*Raw data*.
──────

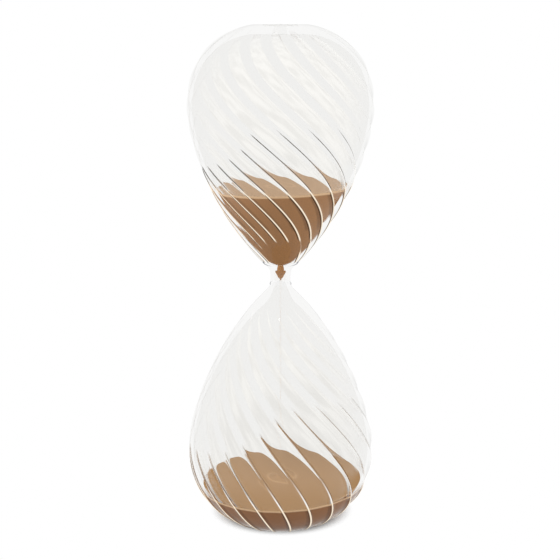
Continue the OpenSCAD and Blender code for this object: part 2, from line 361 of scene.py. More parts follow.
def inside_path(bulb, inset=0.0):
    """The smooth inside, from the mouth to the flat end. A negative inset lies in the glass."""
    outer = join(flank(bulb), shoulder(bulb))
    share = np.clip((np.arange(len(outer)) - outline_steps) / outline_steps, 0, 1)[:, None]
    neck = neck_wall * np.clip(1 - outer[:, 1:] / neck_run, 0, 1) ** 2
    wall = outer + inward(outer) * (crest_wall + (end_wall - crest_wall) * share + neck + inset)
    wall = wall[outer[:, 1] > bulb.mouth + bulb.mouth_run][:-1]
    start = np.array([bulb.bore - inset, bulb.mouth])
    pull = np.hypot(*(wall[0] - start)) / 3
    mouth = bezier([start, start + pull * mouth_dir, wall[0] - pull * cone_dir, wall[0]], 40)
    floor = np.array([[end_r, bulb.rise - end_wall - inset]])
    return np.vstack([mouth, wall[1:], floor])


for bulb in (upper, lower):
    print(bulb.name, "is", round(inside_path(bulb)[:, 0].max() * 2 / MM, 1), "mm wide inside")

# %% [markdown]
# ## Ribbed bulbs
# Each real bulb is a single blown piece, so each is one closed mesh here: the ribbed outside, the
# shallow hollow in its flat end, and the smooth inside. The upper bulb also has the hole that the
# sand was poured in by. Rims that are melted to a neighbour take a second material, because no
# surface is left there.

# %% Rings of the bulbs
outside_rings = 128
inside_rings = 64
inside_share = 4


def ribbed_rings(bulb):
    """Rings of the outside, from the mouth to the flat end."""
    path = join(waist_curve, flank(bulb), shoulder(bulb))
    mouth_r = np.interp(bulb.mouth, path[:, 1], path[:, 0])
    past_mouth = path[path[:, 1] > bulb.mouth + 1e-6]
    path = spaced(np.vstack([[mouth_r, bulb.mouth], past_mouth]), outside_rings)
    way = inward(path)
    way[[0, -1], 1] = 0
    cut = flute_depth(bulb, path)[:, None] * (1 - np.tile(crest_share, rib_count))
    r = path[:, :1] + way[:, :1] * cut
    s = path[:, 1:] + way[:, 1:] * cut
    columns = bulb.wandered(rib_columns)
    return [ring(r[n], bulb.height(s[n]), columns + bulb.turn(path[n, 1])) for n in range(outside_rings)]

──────

*Given request*. Repeat the listing above without any change.

*Task answer*.
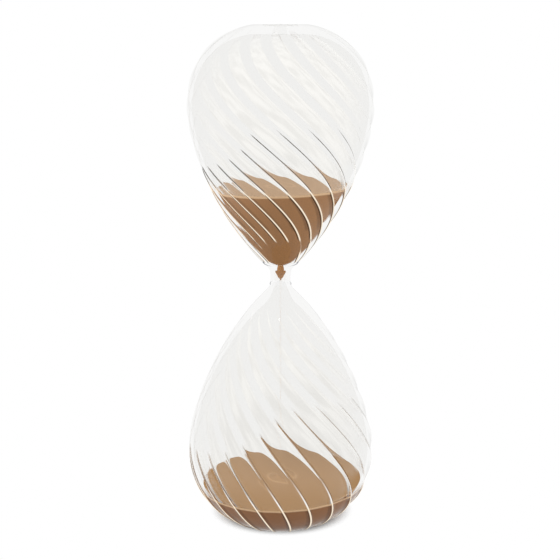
Continue the OpenSCAD and Blender code for this object: part 2, from line 361 of scene.py. More parts follow.
def inside_path(bulb, inset=0.0):
    """The smooth inside, from the mouth to the flat end. A negative inset lies in the glass."""
    outer = join(flank(bulb), shoulder(bulb))
    share = np.clip((np.arange(len(outer)) - outline_steps) / outline_steps, 0, 1)[:, None]
    neck = neck_wall * np.clip(1 - outer[:, 1:] / neck_run, 0, 1) ** 2
    wall = outer + inward(outer) * (crest_wall + (end_wall - crest_wall) * share + neck + inset)
    wall = wall[outer[:, 1] > bulb.mouth + bulb.mouth_run][:-1]
    start = np.array([bulb.bore - inset, bulb.mouth])
    pull = np.hypot(*(wall[0] - start)) / 3
    mouth = bezier([start, start + pull * mouth_dir, wall[0] - pull * cone_dir, wall[0]], 40)
    floor = np.array([[end_r, bulb.rise - end_wall - inset]])
    return np.vstack([mouth, wall[1:], floor])


for bulb in (upper, lower):
    print(bulb.name, "is", round(inside_path(bulb)[:, 0].max() * 2 / MM, 1), "mm wide inside")

# %% [markdown]
# ## Ribbed bulbs
# Each real bulb is a single blown piece, so each is one closed mesh here: the ribbed outside, the
# shallow hollow in its flat end, and the smooth inside. The upper bulb also has the hole that the
# sand was poured in by. Rims that are melted to a neighbour take a second material, because no
# surface is left there.

# %% Rings of the bulbs
outside_rings = 128
inside_rings = 64
inside_share = 4


def ribbed_rings(bulb):
    """Rings of the outside, from the mouth to the flat end."""
    path = join(waist_curve, flank(bulb), shoulder(bulb))
    mouth_r = np.interp(bulb.mouth, path[:, 1], path[:, 0])
    past_mouth = path[path[:, 1] > bulb.mouth + 1e-6]
    path = spaced(np.vstack([[mouth_r, bulb.mouth], past_mouth]), outside_rings)
    way = inward(path)
    way[[0, -1], 1] = 0
    cut = flute_depth(bulb, path)[:, None] * (1 - np.tile(crest_share, rib_count))
    r = path[:, :1] + way[:, :1] * cut
    s = path[:, 1:] + way[:, 1:] * cut
    columns = bulb.wandered(rib_columns)
    return [ring(r[n], bulb.height(s[n]), columns + bulb.turn(path[n, 1])) for n in range(outside_rings)]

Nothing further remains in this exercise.